While some children will be turning up to school this World Book Day dressed as Hermione Grainger or Willy Wonka, the sad truth is that 10% of schoolchildren don’t have a single book of their own at home. Children need books to encourage empathy and discernment, and the importance of representing them in multiple ways is manifestly vital, too. The challenge for anyone leading a children’s publishing business is to balance the need to publish successfully in a highly competitive space where the prizes for success are huge, with addressing the longer-term future of the industry.
At Hachette Children’s Group we are on a mission to get more children reading. I think we can all agree this is a moral responsibility; but it’s action that counts. Campaigning for universally high children’s literacy is the only course of action to ensure a sustainable future for publishing. Children who are read to, who see adults reading for leisure, are vastly more likely to become readers themselves. Every child needs encouragement, and the opportunity to not like a book knowing that there are plenty of others to choose from.

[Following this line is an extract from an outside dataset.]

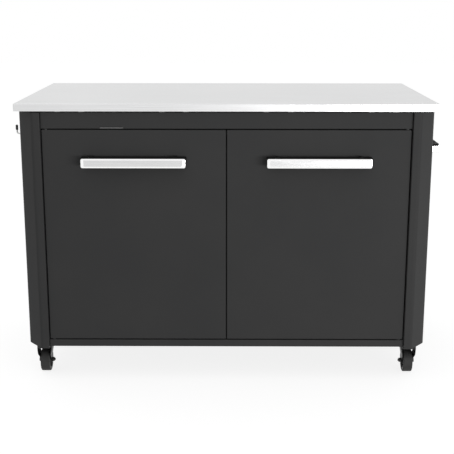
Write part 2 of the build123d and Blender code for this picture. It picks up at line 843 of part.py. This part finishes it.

There are two parts of this: giving all children access to diverse and properly curated content; and promoting the value of children’s reading to adult readers, and government.
Last year we led an initiative with the Orion Publishing Group to engage more adults with children’s reading. We placed an advert in over 400,000 books by twenty-two of their authors, asking the purchaser to invest in the future of reading, by sharing, borrowing, buying or talking about a book with a child in their life to spread the love of reading. Ian Rankin, Joanne Harris, Ben Aaronovitch, Antonia Fraser, Mari Hannah and Victoria Aveyard were among the authors who supported us, and we hope to attract more authors and imprints and reach 1 million readers by the end of the year.
Committed adult readers have a moment for a Virginia Woolf and another for a Dan Brown. Why would anyone think children should be denied the same? In the past there has been too much prescription and exclusion around children’s reading, and the whole book community has been complicit in that. We are now challenged to do things differently and our response will determine the future state of the adult market.
At HCG we aim to publish in most categories. Our success is driven by sales across the genres for children and young adults. We’re always thinking in general terms about the ‘share a story’ message of World Book Day.
The best – and toughest – thing about publishing for children is that they won’t persevere beyond the first sentence if the writing doesn’t work for them. It’s wearying – and frankly astonishing – to keep being asked, "Is David Walliams actually any good?" Similarly, people have views about Enid Blyton who was a woman who knew the importance of story-telling and was dedicated to writing for children. Sales of her books are in excess of 500 million copies, and they have been translated into over 40 languages, the most translated children’s author in the world, according to UNESCO. Our role as her publisher is to keep these books fresh and relevant to today’s children – they are a gateway to reading in many other genres as well as reassuring, seamless and amusing. In short, children like them.
In 2019, we are reissuing the 12 Malory Towers books with new covers by Pippa Curnick and publishing New Class at Malory Towers, featuring new stories by Narinder Dhami, Patrice Lawrence, Lucy Mangan and Rebecca Westcott. All are set in the time and world of Enid Blyton's original books, with familiar faces as well as new characters. Patrice Lawrence commented: "Enid Blyton was one of the first authors to make me realise that those squiggles on paper can make you laugh, cry and clutch your chest in suspense. It's a magic that throws open your imagination – and a magic that's your absolute duty to share."
This World Book Day, share a story, buy a book for a child, help in a classroom reading scheme: anything to do your bit to ensure the future of reading.